How much you want to break a park up into its components is personal preference, based on time, energy, availablity of data, etc. The mnore information, the better - ALWAYS, as long as you know how to use it in a reasonable fashion. You can always find a way for MORE data to benefit your model, even if you don't know what the hell you are doing and your sample sizes are very small.

The most coarse kind of adjustment is a "whole park" run factor. If it is a symmetrical park, don't worry TOO MUCH (there are still wind issues, for example Wrigely Field benefits balls to left, i.e., RHB's much more so than balls to right, because of the wind) about the R/L thing. If it is a non-symmetrical park, then perhaps you might want to break that "whole park" run factor into one for RHB's and one for LHB's. It's up to you. Ditto for breaking up run factors into component factors - HR factors, triples factors, etc., or BA, OPS, etc.

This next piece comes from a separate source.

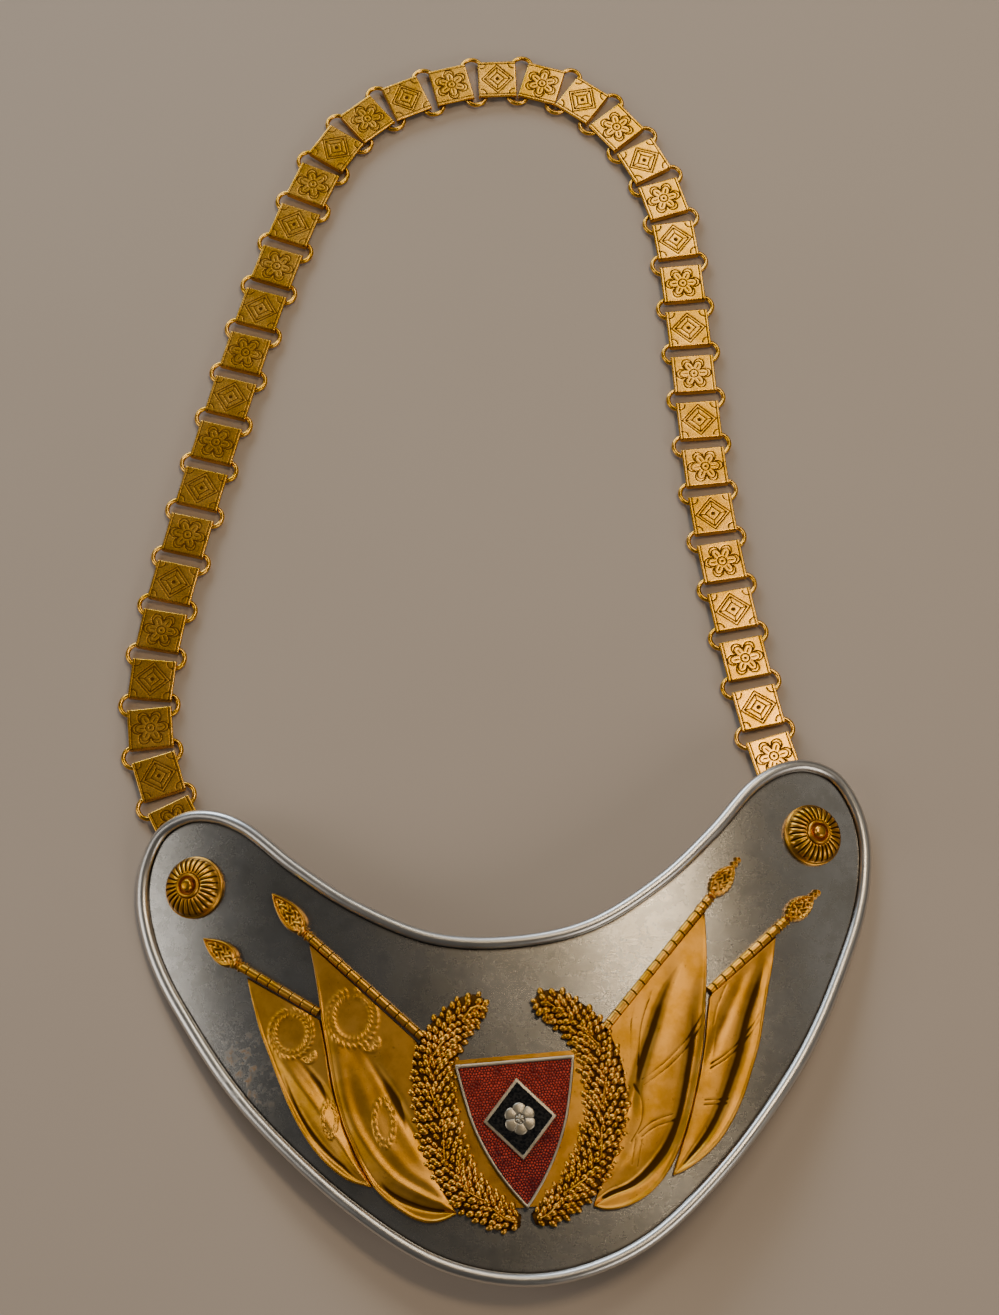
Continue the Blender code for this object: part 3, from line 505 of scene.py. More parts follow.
def bend_normal(x):
    """The sheet's upward normal, from the slope of the bend."""
    s = sizes("plate")
    share = np.minimum(1, np.abs(x) / (s.width / 2))
    slope = np.sign(x) * s.rise * s.power / (s.width / 2) * share ** (s.power - 1)
    normal = np.stack([slope, np.zeros_like(slope), np.ones_like(slope)], -1)
    return normal / np.linalg.norm(normal, axis=-1, keepdims=True)


def lean_to_rest(points):
    """Turn points of the plate's frame by its lean and put them where the plate lies."""
    s = sizes("plate")
    co, si = math.cos(s.lean), math.sin(s.lean)
    x, y, z = points[..., 0], points[..., 1], points[..., 2]
    place = ((PLATE_LOW.x + PLATE_HIGH.x) / 2, PLATE_HIGH.y + PAST_TOP, PLATE_LOW.z + ABOVE_LOW)
    return np.stack([x + place[0], y * co - z * si + place[1], y * si + z * co + place[2]], -1)


def on_plate(plan, height):
    """World points at a height above the sheet's middle surface, over plan points in metres."""
    x, y = plan[..., 0], plan[..., 1]
    flat = np.stack([x, y, bend(x)], -1)
    return lean_to_rest(flat + bend_normal(x) * np.asarray(height)[..., None])


def plate_rim():
    """The rim's outer edge as two runs: the upper side left to right and the lower side back."""
    s = sizes("plate")
    half = np.array(PLATE_OUTLINE) * (s.width / 2, -s.height)
    curve = curve_through(np.vstack([half, half[-2:0:-1] * (-1, 1)]), 20, closed=True)
    right, left = curve[:, 0].argmax(), curve[:, 0].argmin()
    return np.vstack([curve[left:], curve[:right + 1]]), curve[right:left + 1]


# Finishes.


def node_group(name, sockets_in, sockets_out):
    """An empty shader group with its sockets. Returns it with its two end nodes."""
    group = bpy.data.node_groups.new(name, "ShaderNodeTree")
    for label, kind, value in sockets_in:
        socket = group.interface.new_socket(label, in_out="INPUT", socket_type=kind)
        if value is not None:
            socket.default_value = value
    for label, kind in sockets_out:
        group.interface.new_socket(label, in_out="OUTPUT", socket_type=kind)
    return group, group.nodes.new("NodeGroupInput"), group.nodes.new("NodeGroupOutput")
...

Personally ,I use compoent park factors for everything I can think of, for all parts of a park. Fly balls to left, right and center, bunt atttemtps, ground balls hit to the infield (how often they go through or not depending upon the speed of the surface), foul balls (sixe of foul territry, etc. If you do that, you have to be careful that you regress those component park factors aggressively and corrrectly before you apply them to a batter's or a team's stats to estimate what that batter would do in an unknown, neutral park, since the individual sample park factors are going to be necessarily small. Also, rather than regressing everything to 1.00, sicne you know lots of things about a particular park, you want to regress sample component PF's to something other than 1.00, depending upon those "things," like altitude, average temp and wind, size of the OF and wall heights, size of foul terrory, kind of surface (grass, astroturf, Nex-turf), etc. Kind of tricky but works great!